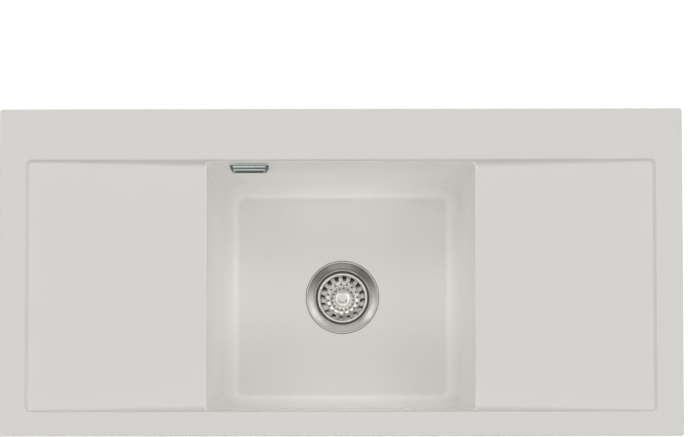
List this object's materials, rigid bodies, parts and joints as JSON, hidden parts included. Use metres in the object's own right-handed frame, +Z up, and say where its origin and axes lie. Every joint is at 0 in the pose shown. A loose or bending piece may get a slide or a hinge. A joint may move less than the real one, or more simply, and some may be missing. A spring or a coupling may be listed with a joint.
{
  "type": "kitchen sink with drainboards",
  "caption": "Inset fireclay kitchen sink: deep central bowl between two plain drainboards, basket strainer waste, wall overflow and worktop clamps.",
  "frame": {"origin": "on the worktop plane, under the middle of the front rim, in the middle of the rim seal's width", "axes": "+X to the right along the sink, +Y to the tap ledge at the rear, +Z up out of the bowl"},
  "size_m": [1.04, 0.5, 0.275],
  "materials": {
    "glaze": "satin gloss fireclay glaze, pale warm grey",
    "pressed_steel": "satin pressed stainless steel",
    "bright_steel": "polished chrome",
    "zinc_steel": "zinc plated",
    "white_plastic": "moulded polypropylene",
    "grey_plastic": "moulded nylon",
    "black_rubber": "matt rubber",
    "grey_foam": "soft sealing strip",
    "turned_brass": "turned brass"
  },
  "bodies": {
    "sink": {"sink_basin": "glaze", "rim_seal": "grey_foam", "waste_flange": "pressed_steel", "flange_gasket": "black_rubber", "under_gasket": "black_rubber", "waste_body": "white_plastic", "screw_insert": "turned_brass", "clamp_screw": "pressed_steel", "overflow_rosette": "bright_steel", "overflow_plate": "pressed_steel", "overflow_screw": "pressed_steel", "overflow_elbow": "white_plastic", "overflow_front_gasket": "black_rubber", "overflow_rear_gasket": "black_rubber", "overflow_pipe": "white_plastic", "overflow_nut_upper": "white_plastic", "overflow_nut_lower": "white_plastic", "overflow_seal_upper": "black_rubber", "overflow_seal_lower": "black_rubber", "fixing_dowels": "grey_plastic", "fixing_screws": "zinc_steel"},
    "basket_ring": {"basket_seal": "black_rubber"},
    "basket": {"basket_body": "pressed_steel", "basket_knob": "bright_steel", "basket_stem": "pressed_steel", "basket_clip": "grey_plastic"},
    "clamp_1": {"clamp_bracket_1": "zinc_steel"},
    "clamp_2": {"clamp_bracket_2": "zinc_steel"},
    "clamp_3": {"clamp_bracket_3": "zinc_steel"},
    "clamp_4": {"clamp_bracket_4": "zinc_steel"}
  },
  "joints": [
    {"name": "basket_lift", "type": "slide", "parent": "sink", "child": "basket_ring", "axis": [0, 0, 1], "range_m": [0, 0.26]},
    {"name": "basket_turn", "type": "hinge", "parent": "basket_ring", "child": "basket", "pos_m": [0, 0.2225, -0.19], "axis": [0, 0, 1], "continuous": true},
    {"name": "clamp_1_turn", "type": "hinge", "parent": "sink", "child": "clamp_1", "pos_m": [-0.33, 0.023, -0.05], "axis": [0, 0, 1], "range_deg": [-180, 0]},
    {"name": "clamp_2_turn", "type": "hinge", "parent": "sink", "child": "clamp_2", "pos_m": [0.33, 0.023, -0.05], "axis": [0, 0, 1], "range_deg": [0, 180]},
    {"name": "clamp_3_turn", "type": "hinge", "parent": "sink", "child": "clamp_3", "pos_m": [-0.33, 0.463, -0.05], "axis": [0, 0, 1], "range_deg": [0, 180]},
    {"name": "clamp_4_turn", "type": "hinge", "parent": "sink", "child": "clamp_4", "pos_m": [0.33, 0.463, -0.05], "axis": [0, 0, 1], "range_deg": [-180, 0]}
  ]
}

• _Task to complete_: Using the data above, reproduce every line exactly.

• _Reply_:
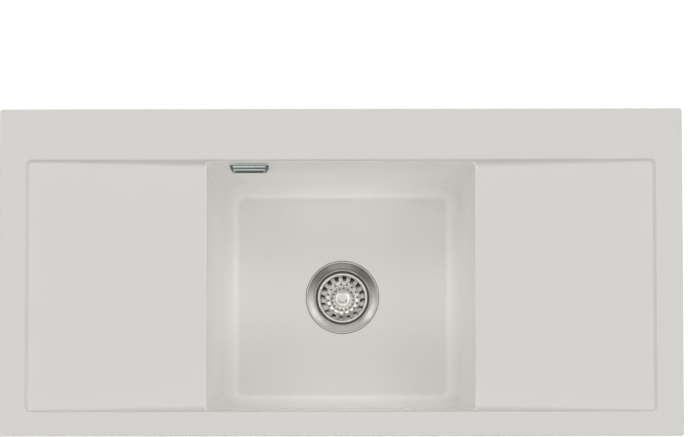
List this object's materials, rigid bodies, parts and joints as JSON, hidden parts included. Use metres in the object's own right-handed frame, +Z up, and say where its origin and axes lie. Every joint is at 0 in the pose shown. A loose or bending piece may get a slide or a hinge. A joint may move less than the real one, or more simply, and some may be missing. A spring or a coupling may be listed with a joint.
{
  "type": "kitchen sink with drainboards",
  "caption": "Inset fireclay kitchen sink: deep central bowl between two plain drainboards, basket strainer waste, wall overflow and worktop clamps.",
  "frame": {"origin": "on the worktop plane, under the middle of the front rim, in the middle of the rim seal's width", "axes": "+X to the right along the sink, +Y to the tap ledge at the rear, +Z up out of the bowl"},
  "size_m": [1.04, 0.5, 0.275],
  "materials": {
    "glaze": "satin gloss fireclay glaze, pale warm grey",
    "pressed_steel": "satin pressed stainless steel",
    "bright_steel": "polished chrome",
    "zinc_steel": "zinc plated",
    "white_plastic": "moulded polypropylene",
    "grey_plastic": "moulded nylon",
    "black_rubber": "matt rubber",
    "grey_foam": "soft sealing strip",
    "turned_brass": "turned brass"
  },
  "bodies": {
    "sink": {"sink_basin": "glaze", "rim_seal": "grey_foam", "waste_flange": "pressed_steel", "flange_gasket": "black_rubber", "under_gasket": "black_rubber", "waste_body": "white_plastic", "screw_insert": "turned_brass", "clamp_screw": "pressed_steel", "overflow_rosette": "bright_steel", "overflow_plate": "pressed_steel", "overflow_screw": "pressed_steel", "overflow_elbow": "white_plastic", "overflow_front_gasket": "black_rubber", "overflow_rear_gasket": "black_rubber", "overflow_pipe": "white_plastic", "overflow_nut_upper": "white_plastic", "overflow_nut_lower": "white_plastic", "overflow_seal_upper": "black_rubber", "overflow_seal_lower": "black_rubber", "fixing_dowels": "grey_plastic", "fixing_screws": "zinc_steel"},
    "basket_ring": {"basket_seal": "black_rubber"},
    "basket": {"basket_body": "pressed_steel", "basket_knob": "bright_steel", "basket_stem": "pressed_steel", "basket_clip": "grey_plastic"},
    "clamp_1": {"clamp_bracket_1": "zinc_steel"},
    "clamp_2": {"clamp_bracket_2": "zinc_steel"},
    "clamp_3": {"clamp_bracket_3": "zinc_steel"},
    "clamp_4": {"clamp_bracket_4": "zinc_steel"}
  },
  "joints": [
    {"name": "basket_lift", "type": "slide", "parent": "sink", "child": "basket_ring", "axis": [0, 0, 1], "range_m": [0, 0.26]},
    {"name": "basket_turn", "type": "hinge", "parent": "basket_ring", "child": "basket", "pos_m": [0, 0.2225, -0.19], "axis": [0, 0, 1], "continuous": true},
    {"name": "clamp_1_turn", "type": "hinge", "parent": "sink", "child": "clamp_1", "pos_m": [-0.33, 0.023, -0.05], "axis": [0, 0, 1], "range_deg": [-180, 0]},
    {"name": "clamp_2_turn", "type": "hinge", "parent": "sink", "child": "clamp_2", "pos_m": [0.33, 0.023, -0.05], "axis": [0, 0, 1], "range_deg": [0, 180]},
    {"name": "clamp_3_turn", "type": "hinge", "parent": "sink", "child": "clamp_3", "pos_m": [-0.33, 0.463, -0.05], "axis": [0, 0, 1], "range_deg": [0, 180]},
    {"name": "clamp_4_turn", "type": "hinge", "parent": "sink", "child": "clamp_4", "pos_m": [0.33, 0.463, -0.05], "axis": [0, 0, 1], "range_deg": [-180, 0]}
  ]
}